Bruce has written about how in Born to Run, the escapism is a bit more hopeful that there at least *might* be a “free ride” — that getting out just might manage to be a process that extracts nothing from you — whereas in Darkness, the hope of a free ride is gone; getting out will take something away from you. But I’m not sure how much this appears on the record directly (which, to be clear, is still a fantastic album that I think easily clears even the fantastic Born to Run in terms of psychological complexity and thematic cohesion.) I think it shows up the most clearly *off* the record, in “The Promise”… and this song right here.
My hot take: I actually think the broken hearts line works better — by *far* — in this song than in (the still obviously excellent) “Badlands”. In “Badlands”, it’s a little nebulous; why is getting out going to break hearts? But here, in “Breakaway”, the stakes couldn’t be clearer. We see example after example of just how the desire to escape breaks the hearts, crushes the spirits, and pollutes the lives of these narrators. It’s like a grim, stark, bloody realization of his ’92 adage that “with every wish, there comes a curse.”
It’s like if we got to follow Eddie across the river or see what happens after the bus ride to Atlantic City. For those songs, the ambiguity is the point, and for those songs, it’s right that we don’t get to see what comes next… but it’s very worthwhile that this one song shows us the darkest possible endings for characters like those — these characters’ similarity to an Eddie or the “Atlantic City” narrator only further highlighting that this song is as indelibly linked to the major hits of the Springsteen canon as virtually any “proper” album track you can name, outtake status be damned.
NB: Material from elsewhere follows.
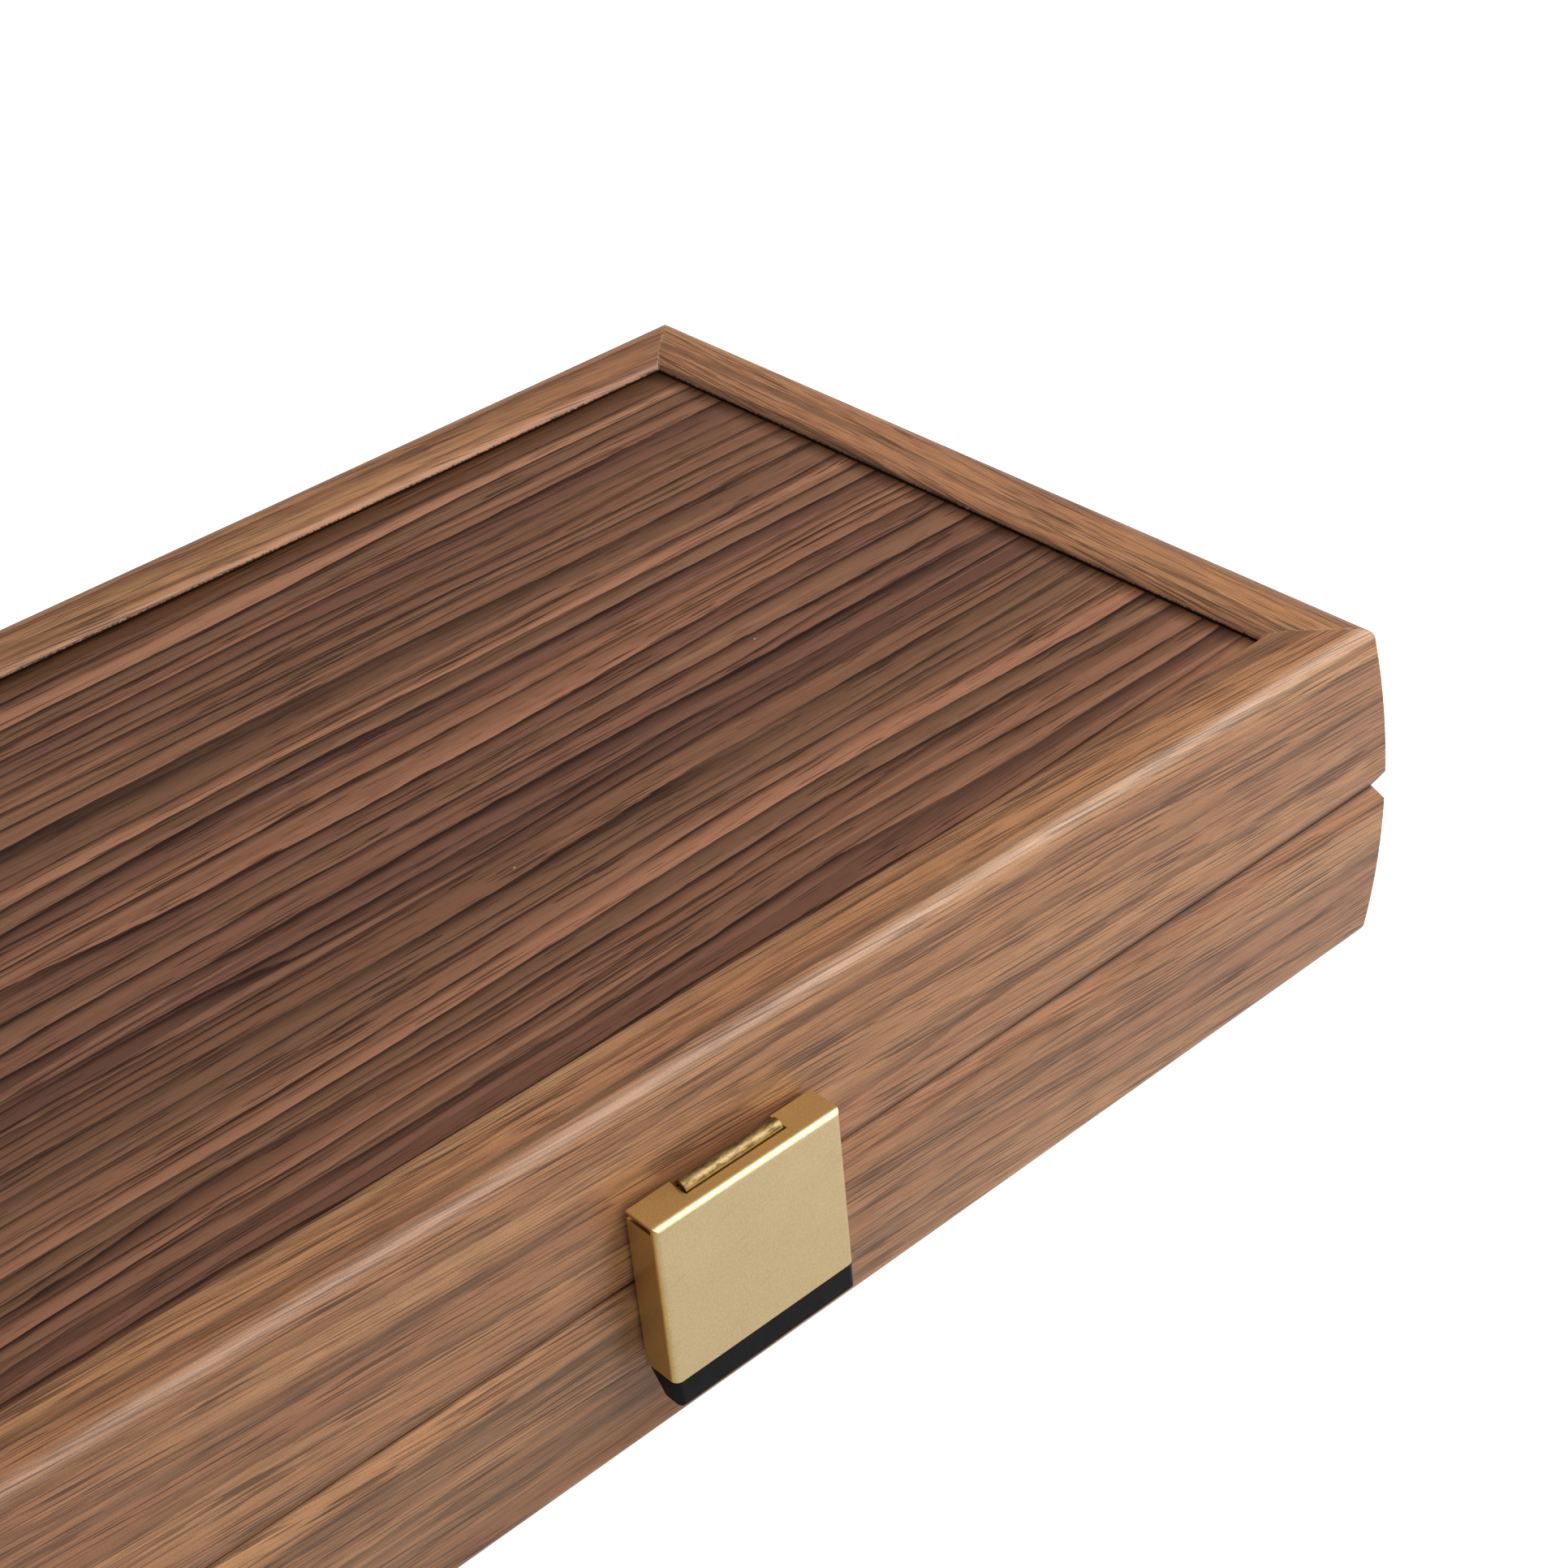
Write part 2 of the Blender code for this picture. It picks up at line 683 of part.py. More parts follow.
def clasp_block(place, parent):
    """The plastic body in the cover, its foot cut back below as a finger lip."""
    half = cover_width / 2
    front = -cover_proud
    back = -block_back
    top = cover_foot - block_gap
    low = top - lip_height
    lip_back = front + lip_depth
    plan = arc((-half + bend_radius, front + bend_radius), bend_radius, 180.0, 270.0, bend_steps)
    plan += arc((half - bend_radius, front + bend_radius), bend_radius, 270.0, 360.0, bend_steps)
    plan += [(half, back), (-half, back)]
    block = piece("clasp_block", prism(plan, "Z", low - overrun, top), PLASTIC, place, parent)
    side = [(front - overrun, top + overrun), (front - overrun, low), (lip_back, low), (back, top)]
    side += [(back + overrun, top), (back + overrun, top + overrun)]
    profile = prism(side, "X", -half - overrun, half + overrun)
    combine(block, "INTERSECT", cutter("block_side", profile, place))
    corners = arc((-half + lip_corner, low + lip_corner), lip_corner, 180.0, 270.0, corner_steps)
    corners += arc((half - lip_corner, low + lip_corner), lip_corner, 270.0, 360.0, corner_steps)
    corners += [(half + overrun, top - lip_corner), (half + overrun, top + overrun)]
    corners += [(-half - overrun, top + overrun), (-half - overrun, top - lip_corner)]
    face = prism(corners, "Y", front - overrun, back + overrun)
    combine(block, "INTERSECT", cutter("block_face", face, place))
    inner = half - sheet - block_gap
    inner_front = front + sheet + block_gap
    radius = bend_radius - sheet
    plan = arc((-inner + radius, inner_front + radius), radius, 180.0, 270.0, bend_steps)
    plan += arc((inner - radius, inner_front + radius), radius, 270.0, 360.0, bend_steps)
    plan += [(inner, back), (-inner, back)]
    body = prism(plan, "Z", top - sheet, block_top)
    combine(block, "UNION", cutter("block_body", body, place))
    pocket = bmesh.new()
    tall = magnet_height / 2 + block_gap
    wide = magnet_length / 2 + block_gap
    deep = magnet_thickness + block_gap
    levels = (magnet_level - tall, magnet_level + tall)
    add_box(pocket, (-wide, wide), (back - deep, back + overrun), levels)
    cut(block, cutter("block_pocket", pocket, place))
    magnet = bmesh.new()
    levels = (magnet_level - magnet_height / 2, magnet_level + magnet_height / 2)
    add_box(magnet, (-magnet_length / 2, magnet_length / 2), (back - magnet_thickness, back), levels)
    piece("clasp_magnet", magnet, MAGNET, place, parent)


def clasp_strike(place, rails, parent, screw):
    """The steel plate that the magnet holds to."""
    half = strike_width / 2
    tall = strike_height / 2
    outline = rounded(-half, half, magnet_level - tall, magnet_level + tall, strike_corner, corner_steps)
    plate_solid = prism(outline, "Y", -strike_out, -strike_out + strike_thickness)
    strike = piece("clasp_strike", plate_solid, STEEL, place, parent)
    spots = {}
    for i, way in enumerate((-1, 1)):
        across = way * strike_screw_spread / 2
        spots[f"clasp_strike_screw_{i + 1}"] = place @ at(across, -strike_out, magnet_level, 90.0, "X")
    place_screws(screw, flat_profile(screw_gap), spots, (strike, rails["lower"]["front"]), parent)


def build():
    """The whole case, shut."""
    clear_scene()
    base = pivot("lower_tray", at(0, mid_y, 0))
    lid = pivot("lid_axis", at(0, hinge_y, mid_z), base)
    flap = pivot("clasp_axis", at(0, front_y - curl_out, mid_z + curl_level), lid)
    parents = {"lower": base, "upper": lid}
    rails = {}
    for tray, up, flip in (("lower", -1, 180.0), ("upper", 1, 0.0)):
        rails[tray] = frame(tray, flip, parents[tray])
        plate(f"{tray}_outer_panel", panel_face - panel_face_gap, outer_thickness, PANEL, up, parents[tray])
        playing_field(tray, up, parents[tray])
    flat_screw = screw_mesh("flat_screw", flat_profile(0), 0)
    round_screw = screw_mesh("round_screw", round_profile(), round_head_height)
    hinge("left", -hinge_spread / 2, rails, parents, flat_screw)
    hinge("right", hinge_spread / 2, rails, parents, flat_screw)
    clasp_place = at(0, front_y, mid_z)
    clasp_bracket(clasp_place, rails, lid, round_screw)
    clasp_cover(clasp_place, flap)
    clasp_block(clasp_place, flap)
    clasp_strike(clasp_place, rails, base, flat_screw)


build()
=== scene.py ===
"""Looks of a folding backgammon case: foil-wrapped rails, striped panels, inlaid fields and brass.

The case lies shut, with its clasp to the front along -Y. Every size is in metres.
"""

import json
import math
from functools import partialmethod

import bmesh
import bpy
from bpy.props import FloatProperty, FloatVectorProperty, PointerProperty
from mathutils import Matrix, Vector

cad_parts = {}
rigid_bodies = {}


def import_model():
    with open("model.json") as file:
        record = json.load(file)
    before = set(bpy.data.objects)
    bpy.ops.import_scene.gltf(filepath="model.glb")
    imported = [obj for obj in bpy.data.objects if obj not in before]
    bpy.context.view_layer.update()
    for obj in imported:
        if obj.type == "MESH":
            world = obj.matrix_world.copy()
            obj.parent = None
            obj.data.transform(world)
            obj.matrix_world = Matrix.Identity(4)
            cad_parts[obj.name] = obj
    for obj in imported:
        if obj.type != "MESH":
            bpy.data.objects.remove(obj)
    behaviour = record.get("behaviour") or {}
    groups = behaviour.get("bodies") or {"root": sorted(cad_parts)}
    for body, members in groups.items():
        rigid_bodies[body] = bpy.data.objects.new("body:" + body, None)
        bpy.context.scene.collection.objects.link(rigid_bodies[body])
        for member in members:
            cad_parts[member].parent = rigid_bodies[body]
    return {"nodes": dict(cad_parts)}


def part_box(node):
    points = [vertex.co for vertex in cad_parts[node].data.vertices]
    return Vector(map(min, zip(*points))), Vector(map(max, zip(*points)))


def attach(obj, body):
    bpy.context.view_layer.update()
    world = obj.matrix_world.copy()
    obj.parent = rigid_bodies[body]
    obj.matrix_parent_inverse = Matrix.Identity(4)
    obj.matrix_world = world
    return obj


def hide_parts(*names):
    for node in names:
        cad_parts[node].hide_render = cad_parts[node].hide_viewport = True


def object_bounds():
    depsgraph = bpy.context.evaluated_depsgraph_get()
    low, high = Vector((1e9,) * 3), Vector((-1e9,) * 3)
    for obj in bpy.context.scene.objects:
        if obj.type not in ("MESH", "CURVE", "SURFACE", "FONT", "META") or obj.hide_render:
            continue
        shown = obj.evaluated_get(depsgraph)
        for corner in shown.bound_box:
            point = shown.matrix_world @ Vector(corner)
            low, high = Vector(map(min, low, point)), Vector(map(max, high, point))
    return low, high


bl_info = {
    "name": "Backgammon Case",
    "version": (1, 0, 0),
    "blender": (4, 5, 0),
    "location": "View3D > Sidebar > Case",
    "description": "Dresses a folding backgammon case in printed walnut, brass and steel",
    "category": "Object",
}

MM = 0.001
WHITE = (1.0, 1.0, 1.0)
# Points nearer than this are one point, and faces that turn less than this, in degrees, are one face
WELD = 0.001 * MM
FLAT_ANGLE = 0.3
# Edges that turn more than this, in degrees, stay sharp to the light
SHARP_ANGLE = 32.0
# How far a cutter reaches past what it cuts
OVERRUN = 1.0 * MM
# Where the curves of the lip and the crown are pulled to, as shares of their own drop and reach
LIP_DROP_SHARE = 0.45
LIP_REACH_SHARE = 0.35
CROWN_DROP_SHARE = 0.80
CROWN_REACH_SHARE = 0.50
# Steps of the outlines' round stretches
LIP_STEPS = 14
CROWN_STEPS = 18
FACE_STEPS = 14
BEND_STEPS = 12
CHANNEL_SIDES = 48
# Pieces that a rail is made of along its length, and how far the grain moves on from rail to rail
RAIL_STEPS = 12
GRAIN_STEP = 1.37
# How far the pale table reaches on each side of the case
TABLE_REACH = 4.0

for startup in list(bpy.data.objects):
    bpy.data.objects.remove(startup, do_unlink=True)

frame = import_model()
CAD_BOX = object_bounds()
TRAYS = (("lower", "lower_tray", -1), ("upper", "upper_tray", 1))


def length(name, description, default):
    """A size of the case that a user can change."""
    return FloatProperty(
        name=name, description=description, default=default, min=0.0, unit="LENGTH", subtype="DISTANCE"
    )


def colour(name, description, default):
    """A colour of the case that a user can change."""
    return FloatVectorProperty(
        name=name, description=description, default=default, size=3, min=0.0, max=1.0, subtype="COLOR"
    )


def view_angle(name, description, degrees):
    """An angle of the camera that a user can change."""
    return FloatProperty(
        name=name, description=description, default=math.radians(degrees), subtype="ANGLE"
    )


def light_power(name, description, default):
    """A strength of the light that a user can change."""
    return FloatProperty(name=name, description=description, default=default, min=0.0)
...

This is an essential Springsteen cut whose status as a deep cut among deep cuts, likely never to be played live and buried on the back end of a compilation, in no way reflects its significance to the thematic tapestry of the canon of which it’s very much a part, and I would argue almost a cornerstone; its undercutting of and implicit commentary on a “Thunder Road”, a “Born to Run”, even a “Rosalita (Come Out Tonight)” is entirely on par with the undercutting by and commentary from the far more beloved “The Promise”.
A truly magnificent song and, for me, the glowing, resounding, stunning high point of the compilation on which it finally was given to us — and in the same league as whatever one deems the best track to be from almost any other Springsteen record, in my opinion.
As The Promise is nominally a compilation, I don’t know whether the sequencing of “Breakaway” into “The Promise” had any thought put into it… but as The Promise is also kind of a studio album, it certainly might have, as at any rate, by god does that pair absolutely knock it out of the park and function cohesively on both a musical and thematic level.
This is almost as great as he ever gets, in my opinion. An indispensable, release-defining, beautiful diamond of a song and the dark, sinister shadow hiding behind and lurking beneath so many songs that millions more people have heard.
I’m repeating myself at this point, but seriously — this song paves the way musically for Western Stars while being an *actual deconstruction of “Born to Run” of all things.* The canon is so much richer for its magnificent presence.